There are many more combinations to have 8 kids and 3 of them be boys, so writing out all C(8,3)=56 ways would be very tedious.

3.42 Serving in volleyball. A not-so-skilled volleyball player has a 15% chance of making the serve, which involves hitting the ball so it passes over the net on a trajectory such that it will land in the opposing team’s court. Suppose that her serves are independent of each other.

What is the probability that on the 10th try she will make her 3rd successful serve?
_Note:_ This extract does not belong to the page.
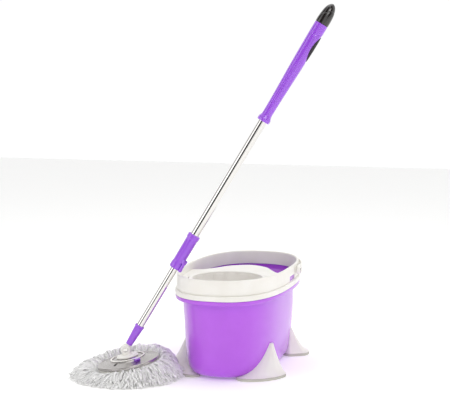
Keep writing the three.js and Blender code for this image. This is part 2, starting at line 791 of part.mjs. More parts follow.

So the first 9 times can go any which way, but must include two succesful serves, so it is calculated as C(9,2)(.15)^(2). The tenth serve can go only one way, so it is calculated (.15)(1).

choose(9, 2)*((.15)^(3))

## [1] 0.1215

So there is a 0.1215 chance the tenth serve with be the third successful serve.

Suppose she has made two successful serves in nine attempts. What is the probability that her 10th serve will be successful?

Since the events are independent, the probability that her 10th serve will be successful is .15

Even though parts (a) and (b) discuss the same scenario, the probabilities you calculated should be different. Can you explain the reason for this discrepancy?

Part a) asks for a combination of independent outcomes whereas b) asks for just one independent outcome.